Quote, please, the line with "translate([-flat_half_w, -plate_in, 0])", the line with "AIM_X, AIM_Y = 0.3, -1.3", and every line between them, exactly and with nothing else.

══ INPUT MATERIAL

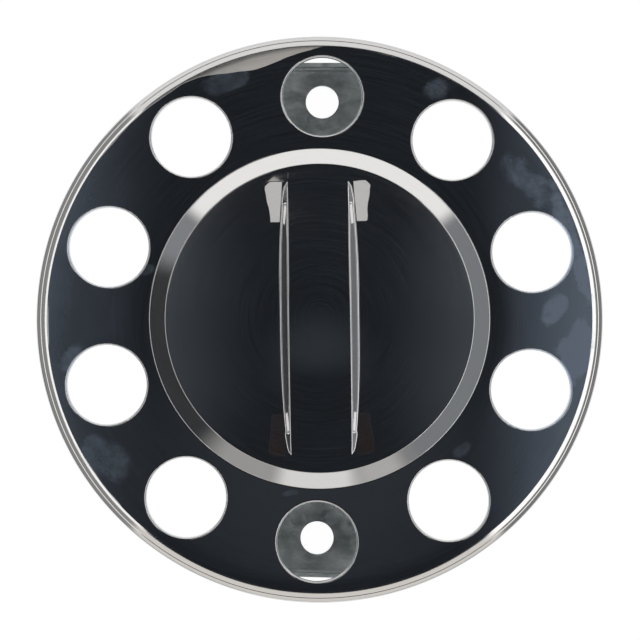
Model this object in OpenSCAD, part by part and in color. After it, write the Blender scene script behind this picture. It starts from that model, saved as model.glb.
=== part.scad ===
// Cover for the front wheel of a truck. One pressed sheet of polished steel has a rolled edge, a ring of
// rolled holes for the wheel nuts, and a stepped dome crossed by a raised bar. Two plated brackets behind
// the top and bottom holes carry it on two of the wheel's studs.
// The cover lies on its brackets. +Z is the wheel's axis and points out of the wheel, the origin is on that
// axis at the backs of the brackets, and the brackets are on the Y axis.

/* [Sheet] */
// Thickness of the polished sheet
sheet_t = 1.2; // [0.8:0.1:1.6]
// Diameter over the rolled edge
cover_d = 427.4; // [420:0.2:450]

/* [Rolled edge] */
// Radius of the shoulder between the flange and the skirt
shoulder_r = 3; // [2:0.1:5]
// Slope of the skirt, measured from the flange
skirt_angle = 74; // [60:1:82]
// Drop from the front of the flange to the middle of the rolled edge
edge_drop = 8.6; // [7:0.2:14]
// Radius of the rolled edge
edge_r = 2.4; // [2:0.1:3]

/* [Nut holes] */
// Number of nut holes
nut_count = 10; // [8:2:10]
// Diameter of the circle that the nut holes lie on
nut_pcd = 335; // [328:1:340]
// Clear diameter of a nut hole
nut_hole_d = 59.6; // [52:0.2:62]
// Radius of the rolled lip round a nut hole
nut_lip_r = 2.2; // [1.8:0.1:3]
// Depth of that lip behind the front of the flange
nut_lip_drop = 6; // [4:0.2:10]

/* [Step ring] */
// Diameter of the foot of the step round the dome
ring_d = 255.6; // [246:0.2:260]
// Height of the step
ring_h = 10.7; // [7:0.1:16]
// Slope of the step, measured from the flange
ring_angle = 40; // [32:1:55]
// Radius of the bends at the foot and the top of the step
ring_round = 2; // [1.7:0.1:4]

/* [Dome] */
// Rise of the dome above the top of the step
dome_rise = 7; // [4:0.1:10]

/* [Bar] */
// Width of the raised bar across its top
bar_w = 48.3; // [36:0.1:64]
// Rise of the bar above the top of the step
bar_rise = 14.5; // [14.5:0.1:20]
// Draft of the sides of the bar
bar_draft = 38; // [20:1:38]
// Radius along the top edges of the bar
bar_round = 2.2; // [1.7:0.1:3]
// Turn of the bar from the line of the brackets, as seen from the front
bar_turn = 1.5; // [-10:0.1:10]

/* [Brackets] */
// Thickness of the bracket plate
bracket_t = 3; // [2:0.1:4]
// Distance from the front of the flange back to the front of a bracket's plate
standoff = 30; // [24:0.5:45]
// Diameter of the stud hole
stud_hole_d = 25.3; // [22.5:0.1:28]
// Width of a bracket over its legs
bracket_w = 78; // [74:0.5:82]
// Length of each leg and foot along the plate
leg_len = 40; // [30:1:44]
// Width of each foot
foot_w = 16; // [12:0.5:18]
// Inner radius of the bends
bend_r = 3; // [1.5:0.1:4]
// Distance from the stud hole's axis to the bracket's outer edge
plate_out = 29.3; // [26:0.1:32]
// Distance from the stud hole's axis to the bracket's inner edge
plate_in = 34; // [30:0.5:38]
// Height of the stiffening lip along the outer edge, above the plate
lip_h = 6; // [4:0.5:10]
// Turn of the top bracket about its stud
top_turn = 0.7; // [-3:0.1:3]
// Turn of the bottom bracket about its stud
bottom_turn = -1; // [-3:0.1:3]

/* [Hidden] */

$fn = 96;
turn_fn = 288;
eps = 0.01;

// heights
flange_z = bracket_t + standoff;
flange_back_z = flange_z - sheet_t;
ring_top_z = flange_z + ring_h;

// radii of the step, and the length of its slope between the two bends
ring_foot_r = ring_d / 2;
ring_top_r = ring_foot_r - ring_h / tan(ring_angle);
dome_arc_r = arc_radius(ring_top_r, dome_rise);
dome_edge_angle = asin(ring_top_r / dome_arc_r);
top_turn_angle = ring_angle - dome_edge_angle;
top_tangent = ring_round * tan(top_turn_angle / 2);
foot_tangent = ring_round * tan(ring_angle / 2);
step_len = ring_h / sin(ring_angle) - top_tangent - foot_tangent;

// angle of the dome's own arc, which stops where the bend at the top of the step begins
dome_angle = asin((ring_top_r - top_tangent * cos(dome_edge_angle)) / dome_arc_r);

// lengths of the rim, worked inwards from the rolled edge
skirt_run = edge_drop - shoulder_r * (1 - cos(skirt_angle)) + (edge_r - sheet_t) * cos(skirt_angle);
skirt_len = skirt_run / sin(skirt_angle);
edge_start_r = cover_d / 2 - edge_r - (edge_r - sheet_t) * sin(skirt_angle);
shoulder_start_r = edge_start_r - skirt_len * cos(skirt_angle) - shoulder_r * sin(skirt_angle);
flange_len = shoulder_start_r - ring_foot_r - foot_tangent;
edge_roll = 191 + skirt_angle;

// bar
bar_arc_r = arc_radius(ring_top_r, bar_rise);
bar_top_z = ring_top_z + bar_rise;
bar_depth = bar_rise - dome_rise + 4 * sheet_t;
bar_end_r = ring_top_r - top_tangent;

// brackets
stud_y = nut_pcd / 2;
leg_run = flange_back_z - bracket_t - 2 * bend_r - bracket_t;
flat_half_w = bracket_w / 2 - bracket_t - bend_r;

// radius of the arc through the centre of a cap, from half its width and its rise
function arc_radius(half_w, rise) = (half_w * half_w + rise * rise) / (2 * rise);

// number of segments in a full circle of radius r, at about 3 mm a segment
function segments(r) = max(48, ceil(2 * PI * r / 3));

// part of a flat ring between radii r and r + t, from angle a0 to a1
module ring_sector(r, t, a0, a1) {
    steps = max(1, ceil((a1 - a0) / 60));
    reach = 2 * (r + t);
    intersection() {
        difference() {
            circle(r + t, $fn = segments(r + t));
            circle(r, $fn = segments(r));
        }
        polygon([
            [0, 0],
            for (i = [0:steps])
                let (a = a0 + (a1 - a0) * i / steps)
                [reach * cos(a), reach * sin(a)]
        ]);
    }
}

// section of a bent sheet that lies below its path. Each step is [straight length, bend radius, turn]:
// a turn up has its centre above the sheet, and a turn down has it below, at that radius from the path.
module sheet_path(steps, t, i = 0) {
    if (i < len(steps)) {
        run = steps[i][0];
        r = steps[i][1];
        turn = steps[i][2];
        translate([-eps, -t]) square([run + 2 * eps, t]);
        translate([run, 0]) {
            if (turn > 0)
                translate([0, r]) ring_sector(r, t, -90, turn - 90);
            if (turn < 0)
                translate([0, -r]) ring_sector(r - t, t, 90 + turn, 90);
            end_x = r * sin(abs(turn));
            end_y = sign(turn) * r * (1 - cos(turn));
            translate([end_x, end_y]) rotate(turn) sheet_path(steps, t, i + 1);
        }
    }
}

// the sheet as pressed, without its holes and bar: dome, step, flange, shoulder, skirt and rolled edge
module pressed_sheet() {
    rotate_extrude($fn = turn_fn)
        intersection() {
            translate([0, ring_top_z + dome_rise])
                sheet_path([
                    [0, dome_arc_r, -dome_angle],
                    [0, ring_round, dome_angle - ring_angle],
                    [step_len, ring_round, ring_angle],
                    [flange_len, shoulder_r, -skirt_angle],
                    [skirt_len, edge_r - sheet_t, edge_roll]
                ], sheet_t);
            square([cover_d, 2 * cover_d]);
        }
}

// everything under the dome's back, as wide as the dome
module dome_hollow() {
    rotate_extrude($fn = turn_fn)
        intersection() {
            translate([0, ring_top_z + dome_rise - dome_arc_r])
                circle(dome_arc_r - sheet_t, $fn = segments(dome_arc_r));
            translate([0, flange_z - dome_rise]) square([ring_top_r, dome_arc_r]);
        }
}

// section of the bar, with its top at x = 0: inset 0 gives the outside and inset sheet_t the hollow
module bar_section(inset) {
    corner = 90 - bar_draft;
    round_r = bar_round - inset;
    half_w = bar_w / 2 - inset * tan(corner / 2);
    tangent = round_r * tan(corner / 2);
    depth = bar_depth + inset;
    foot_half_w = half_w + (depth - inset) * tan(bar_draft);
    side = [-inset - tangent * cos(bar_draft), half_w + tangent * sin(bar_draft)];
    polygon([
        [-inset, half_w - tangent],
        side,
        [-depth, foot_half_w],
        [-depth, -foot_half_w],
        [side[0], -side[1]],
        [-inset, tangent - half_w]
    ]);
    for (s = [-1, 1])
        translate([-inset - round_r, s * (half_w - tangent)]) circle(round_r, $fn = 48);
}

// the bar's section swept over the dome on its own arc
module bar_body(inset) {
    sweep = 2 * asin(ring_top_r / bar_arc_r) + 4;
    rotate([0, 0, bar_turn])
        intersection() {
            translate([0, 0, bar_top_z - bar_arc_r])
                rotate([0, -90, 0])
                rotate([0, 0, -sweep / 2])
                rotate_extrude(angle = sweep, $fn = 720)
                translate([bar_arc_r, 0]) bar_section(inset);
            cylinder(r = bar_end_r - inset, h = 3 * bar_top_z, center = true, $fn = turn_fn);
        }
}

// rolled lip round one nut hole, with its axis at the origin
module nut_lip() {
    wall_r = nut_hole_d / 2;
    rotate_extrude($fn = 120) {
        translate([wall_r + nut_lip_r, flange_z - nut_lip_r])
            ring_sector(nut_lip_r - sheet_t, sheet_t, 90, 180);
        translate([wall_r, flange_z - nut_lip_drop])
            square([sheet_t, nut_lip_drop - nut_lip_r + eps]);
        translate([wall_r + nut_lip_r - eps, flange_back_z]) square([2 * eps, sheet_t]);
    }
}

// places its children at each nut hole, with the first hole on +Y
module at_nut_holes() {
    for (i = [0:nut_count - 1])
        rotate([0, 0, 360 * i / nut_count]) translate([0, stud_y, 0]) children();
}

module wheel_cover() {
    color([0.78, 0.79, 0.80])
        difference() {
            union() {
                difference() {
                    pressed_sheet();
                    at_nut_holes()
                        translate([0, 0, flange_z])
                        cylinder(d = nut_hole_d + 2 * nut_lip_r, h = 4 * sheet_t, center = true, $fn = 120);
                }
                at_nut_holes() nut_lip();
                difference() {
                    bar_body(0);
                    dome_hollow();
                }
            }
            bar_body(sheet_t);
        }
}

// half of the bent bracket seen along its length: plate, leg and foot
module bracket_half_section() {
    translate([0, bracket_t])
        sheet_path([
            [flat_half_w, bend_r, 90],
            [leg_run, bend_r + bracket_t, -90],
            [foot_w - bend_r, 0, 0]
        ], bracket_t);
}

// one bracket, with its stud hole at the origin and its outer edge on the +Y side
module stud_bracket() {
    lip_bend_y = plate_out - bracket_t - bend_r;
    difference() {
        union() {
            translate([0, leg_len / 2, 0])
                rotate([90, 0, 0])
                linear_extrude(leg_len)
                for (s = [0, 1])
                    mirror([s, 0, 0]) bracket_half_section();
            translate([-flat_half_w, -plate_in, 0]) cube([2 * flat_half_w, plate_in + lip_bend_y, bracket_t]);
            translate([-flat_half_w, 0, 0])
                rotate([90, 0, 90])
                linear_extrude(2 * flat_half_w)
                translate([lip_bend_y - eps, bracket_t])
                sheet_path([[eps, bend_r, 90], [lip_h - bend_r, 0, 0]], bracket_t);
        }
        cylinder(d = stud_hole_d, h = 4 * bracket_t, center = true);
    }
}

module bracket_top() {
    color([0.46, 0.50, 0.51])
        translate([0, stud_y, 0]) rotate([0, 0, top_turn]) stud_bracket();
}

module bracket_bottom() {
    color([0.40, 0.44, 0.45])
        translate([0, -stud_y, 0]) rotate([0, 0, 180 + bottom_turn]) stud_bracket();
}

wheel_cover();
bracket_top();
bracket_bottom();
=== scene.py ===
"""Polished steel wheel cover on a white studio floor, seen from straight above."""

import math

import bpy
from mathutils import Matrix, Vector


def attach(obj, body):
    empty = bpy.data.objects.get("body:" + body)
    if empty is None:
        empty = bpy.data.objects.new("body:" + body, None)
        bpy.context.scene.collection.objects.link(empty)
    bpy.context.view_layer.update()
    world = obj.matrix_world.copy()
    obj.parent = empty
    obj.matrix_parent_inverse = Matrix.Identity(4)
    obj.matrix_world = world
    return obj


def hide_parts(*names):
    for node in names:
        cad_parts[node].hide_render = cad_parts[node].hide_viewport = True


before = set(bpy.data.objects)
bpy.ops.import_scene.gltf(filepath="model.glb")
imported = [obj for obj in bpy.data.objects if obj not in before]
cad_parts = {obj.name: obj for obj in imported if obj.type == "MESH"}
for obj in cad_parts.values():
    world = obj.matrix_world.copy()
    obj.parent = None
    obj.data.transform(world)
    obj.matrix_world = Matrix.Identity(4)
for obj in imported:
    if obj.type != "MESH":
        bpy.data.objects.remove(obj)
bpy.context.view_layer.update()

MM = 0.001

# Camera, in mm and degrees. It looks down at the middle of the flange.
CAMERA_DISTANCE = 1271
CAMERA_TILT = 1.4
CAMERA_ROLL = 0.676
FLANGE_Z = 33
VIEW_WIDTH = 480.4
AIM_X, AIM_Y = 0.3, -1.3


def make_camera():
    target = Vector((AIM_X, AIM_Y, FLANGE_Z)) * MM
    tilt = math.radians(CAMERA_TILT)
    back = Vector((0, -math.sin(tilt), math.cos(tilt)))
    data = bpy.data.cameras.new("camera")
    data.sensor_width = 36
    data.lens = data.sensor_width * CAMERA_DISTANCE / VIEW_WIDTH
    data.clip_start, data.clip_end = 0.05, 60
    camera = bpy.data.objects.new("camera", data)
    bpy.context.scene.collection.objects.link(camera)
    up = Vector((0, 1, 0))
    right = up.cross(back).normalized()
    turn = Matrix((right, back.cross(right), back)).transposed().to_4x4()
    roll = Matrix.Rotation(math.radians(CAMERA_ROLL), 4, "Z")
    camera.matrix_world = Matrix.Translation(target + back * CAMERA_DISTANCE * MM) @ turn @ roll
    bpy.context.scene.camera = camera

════
══ INPUT MATERIAL

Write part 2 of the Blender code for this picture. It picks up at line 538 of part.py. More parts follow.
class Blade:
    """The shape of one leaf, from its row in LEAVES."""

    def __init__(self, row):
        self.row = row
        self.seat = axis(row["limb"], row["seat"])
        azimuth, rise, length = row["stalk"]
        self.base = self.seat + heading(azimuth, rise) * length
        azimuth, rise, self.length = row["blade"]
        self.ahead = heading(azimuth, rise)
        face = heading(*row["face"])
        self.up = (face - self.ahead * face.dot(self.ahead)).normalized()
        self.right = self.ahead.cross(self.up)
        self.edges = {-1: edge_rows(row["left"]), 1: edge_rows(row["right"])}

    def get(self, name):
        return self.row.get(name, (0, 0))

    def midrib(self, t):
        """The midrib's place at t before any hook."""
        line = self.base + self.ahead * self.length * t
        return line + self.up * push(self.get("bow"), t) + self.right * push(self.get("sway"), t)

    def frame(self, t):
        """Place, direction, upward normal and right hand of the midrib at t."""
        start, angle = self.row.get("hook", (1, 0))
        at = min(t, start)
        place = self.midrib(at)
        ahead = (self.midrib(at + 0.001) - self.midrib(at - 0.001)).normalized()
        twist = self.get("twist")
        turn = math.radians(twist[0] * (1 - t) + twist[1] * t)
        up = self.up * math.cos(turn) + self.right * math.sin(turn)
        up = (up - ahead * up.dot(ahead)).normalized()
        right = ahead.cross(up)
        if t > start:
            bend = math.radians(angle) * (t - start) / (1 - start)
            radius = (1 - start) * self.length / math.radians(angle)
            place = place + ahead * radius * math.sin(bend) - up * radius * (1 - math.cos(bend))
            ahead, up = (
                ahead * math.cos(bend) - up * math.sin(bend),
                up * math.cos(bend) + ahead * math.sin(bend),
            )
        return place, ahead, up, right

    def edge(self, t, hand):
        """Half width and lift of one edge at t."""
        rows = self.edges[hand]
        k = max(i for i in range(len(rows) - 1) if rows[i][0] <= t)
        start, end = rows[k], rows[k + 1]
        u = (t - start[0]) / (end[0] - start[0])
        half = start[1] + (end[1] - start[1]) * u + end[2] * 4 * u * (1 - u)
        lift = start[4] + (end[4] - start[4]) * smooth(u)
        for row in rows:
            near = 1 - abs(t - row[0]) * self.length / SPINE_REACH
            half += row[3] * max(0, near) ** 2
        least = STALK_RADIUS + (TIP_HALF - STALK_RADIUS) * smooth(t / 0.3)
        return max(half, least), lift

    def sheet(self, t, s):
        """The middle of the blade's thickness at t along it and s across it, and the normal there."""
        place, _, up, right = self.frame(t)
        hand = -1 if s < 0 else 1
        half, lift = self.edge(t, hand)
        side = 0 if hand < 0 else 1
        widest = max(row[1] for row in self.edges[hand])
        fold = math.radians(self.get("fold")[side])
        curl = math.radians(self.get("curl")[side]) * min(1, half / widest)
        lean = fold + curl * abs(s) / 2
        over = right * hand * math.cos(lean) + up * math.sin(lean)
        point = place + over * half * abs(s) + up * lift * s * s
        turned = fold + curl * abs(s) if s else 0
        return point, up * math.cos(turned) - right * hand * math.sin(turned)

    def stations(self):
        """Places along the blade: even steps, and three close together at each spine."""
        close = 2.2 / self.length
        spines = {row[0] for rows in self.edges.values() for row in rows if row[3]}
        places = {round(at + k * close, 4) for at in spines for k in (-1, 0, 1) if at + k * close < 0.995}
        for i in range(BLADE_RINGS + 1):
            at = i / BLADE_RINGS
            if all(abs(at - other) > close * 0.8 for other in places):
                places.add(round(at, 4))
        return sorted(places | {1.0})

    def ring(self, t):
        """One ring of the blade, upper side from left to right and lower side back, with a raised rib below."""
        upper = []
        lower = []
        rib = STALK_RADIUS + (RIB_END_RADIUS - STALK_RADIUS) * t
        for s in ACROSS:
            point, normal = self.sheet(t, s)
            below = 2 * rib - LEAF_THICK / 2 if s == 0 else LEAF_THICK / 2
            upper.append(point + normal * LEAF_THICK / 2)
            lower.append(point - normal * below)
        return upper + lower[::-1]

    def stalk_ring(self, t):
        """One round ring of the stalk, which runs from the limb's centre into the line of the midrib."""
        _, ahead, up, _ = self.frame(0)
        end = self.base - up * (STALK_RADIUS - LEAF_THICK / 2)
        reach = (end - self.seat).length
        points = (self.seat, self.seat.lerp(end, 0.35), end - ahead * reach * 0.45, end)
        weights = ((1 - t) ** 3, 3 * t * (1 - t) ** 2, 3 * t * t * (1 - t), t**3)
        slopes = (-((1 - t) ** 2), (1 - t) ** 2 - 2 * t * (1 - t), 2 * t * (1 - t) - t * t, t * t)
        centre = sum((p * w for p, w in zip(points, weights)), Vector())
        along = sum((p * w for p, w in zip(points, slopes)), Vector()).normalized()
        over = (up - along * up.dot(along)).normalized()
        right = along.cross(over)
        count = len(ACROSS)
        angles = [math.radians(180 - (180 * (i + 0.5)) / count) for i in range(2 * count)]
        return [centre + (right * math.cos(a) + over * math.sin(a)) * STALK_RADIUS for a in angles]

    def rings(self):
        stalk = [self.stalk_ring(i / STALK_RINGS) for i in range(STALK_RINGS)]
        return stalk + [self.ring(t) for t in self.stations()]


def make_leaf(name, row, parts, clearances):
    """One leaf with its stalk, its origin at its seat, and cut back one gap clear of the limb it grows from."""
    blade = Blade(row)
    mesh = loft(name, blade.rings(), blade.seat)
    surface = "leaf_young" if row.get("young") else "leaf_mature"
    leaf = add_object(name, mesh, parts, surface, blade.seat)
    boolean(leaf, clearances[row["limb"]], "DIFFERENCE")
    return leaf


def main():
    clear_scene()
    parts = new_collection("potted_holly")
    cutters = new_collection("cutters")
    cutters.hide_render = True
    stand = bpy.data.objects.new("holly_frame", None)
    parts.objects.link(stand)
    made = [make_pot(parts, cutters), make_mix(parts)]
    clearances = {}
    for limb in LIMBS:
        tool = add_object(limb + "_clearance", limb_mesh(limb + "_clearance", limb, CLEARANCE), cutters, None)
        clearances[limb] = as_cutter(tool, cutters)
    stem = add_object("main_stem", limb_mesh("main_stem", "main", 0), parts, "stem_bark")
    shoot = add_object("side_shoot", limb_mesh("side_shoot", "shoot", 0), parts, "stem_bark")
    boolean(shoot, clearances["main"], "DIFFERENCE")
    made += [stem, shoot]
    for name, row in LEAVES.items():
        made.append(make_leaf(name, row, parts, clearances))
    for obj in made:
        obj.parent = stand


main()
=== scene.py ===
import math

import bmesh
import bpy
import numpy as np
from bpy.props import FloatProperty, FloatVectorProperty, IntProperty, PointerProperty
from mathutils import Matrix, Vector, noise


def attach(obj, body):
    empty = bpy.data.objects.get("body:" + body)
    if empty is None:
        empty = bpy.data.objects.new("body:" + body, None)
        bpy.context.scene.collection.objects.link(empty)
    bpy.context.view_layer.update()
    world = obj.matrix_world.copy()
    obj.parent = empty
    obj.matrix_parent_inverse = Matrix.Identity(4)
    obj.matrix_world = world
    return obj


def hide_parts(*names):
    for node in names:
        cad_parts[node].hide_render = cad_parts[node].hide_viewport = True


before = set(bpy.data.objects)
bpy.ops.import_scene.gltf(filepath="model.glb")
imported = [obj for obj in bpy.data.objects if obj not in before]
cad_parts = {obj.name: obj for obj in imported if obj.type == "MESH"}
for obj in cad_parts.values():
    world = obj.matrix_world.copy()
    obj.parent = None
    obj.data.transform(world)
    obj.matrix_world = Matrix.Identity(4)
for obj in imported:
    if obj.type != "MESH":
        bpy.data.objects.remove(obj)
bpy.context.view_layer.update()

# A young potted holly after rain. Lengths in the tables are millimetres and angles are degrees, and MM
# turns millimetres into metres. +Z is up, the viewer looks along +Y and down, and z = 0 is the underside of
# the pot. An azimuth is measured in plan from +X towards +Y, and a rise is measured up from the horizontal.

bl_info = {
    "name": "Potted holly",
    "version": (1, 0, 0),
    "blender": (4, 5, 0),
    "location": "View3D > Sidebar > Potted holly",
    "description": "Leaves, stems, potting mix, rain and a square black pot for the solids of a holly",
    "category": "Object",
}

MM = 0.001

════

WRITTEN RESPONSE
            translate([-flat_half_w, -plate_in, 0]) cube([2 * flat_half_w, plate_in + lip_bend_y, bracket_t]);
            translate([-flat_half_w, 0, 0])
                rotate([90, 0, 90])
                linear_extrude(2 * flat_half_w)
                translate([lip_bend_y - eps, bracket_t])
                sheet_path([[eps, bend_r, 90], [lip_h - bend_r, 0, 0]], bracket_t);
        }
        cylinder(d = stud_hole_d, h = 4 * bracket_t, center = true);
    }
}

module bracket_top() {
    color([0.46, 0.50, 0.51])
        translate([0, stud_y, 0]) rotate([0, 0, top_turn]) stud_bracket();
}

module bracket_bottom() {
    color([0.40, 0.44, 0.45])
        translate([0, -stud_y, 0]) rotate([0, 0, 180 + bottom_turn]) stud_bracket();
}

wheel_cover();
bracket_top();
bracket_bottom();
=== scene.py ===
"""Polished steel wheel cover on a white studio floor, seen from straight above."""

import math

import bpy
from mathutils import Matrix, Vector


def attach(obj, body):
    empty = bpy.data.objects.get("body:" + body)
    if empty is None:
        empty = bpy.data.objects.new("body:" + body, None)
        bpy.context.scene.collection.objects.link(empty)
    bpy.context.view_layer.update()
    world = obj.matrix_world.copy()
    obj.parent = empty
    obj.matrix_parent_inverse = Matrix.Identity(4)
    obj.matrix_world = world
    return obj


def hide_parts(*names):
    for node in names:
        cad_parts[node].hide_render = cad_parts[node].hide_viewport = True


before = set(bpy.data.objects)
bpy.ops.import_scene.gltf(filepath="model.glb")
imported = [obj for obj in bpy.data.objects if obj not in before]
cad_parts = {obj.name: obj for obj in imported if obj.type == "MESH"}
for obj in cad_parts.values():
    world = obj.matrix_world.copy()
    obj.parent = None
    obj.data.transform(world)
    obj.matrix_world = Matrix.Identity(4)
for obj in imported:
    if obj.type != "MESH":
        bpy.data.objects.remove(obj)
bpy.context.view_layer.update()

MM = 0.001

# Camera, in mm and degrees. It looks down at the middle of the flange.
CAMERA_DISTANCE = 1271
CAMERA_TILT = 1.4
CAMERA_ROLL = 0.676
FLANGE_Z = 33
VIEW_WIDTH = 480.4
AIM_X, AIM_Y = 0.3, -1.3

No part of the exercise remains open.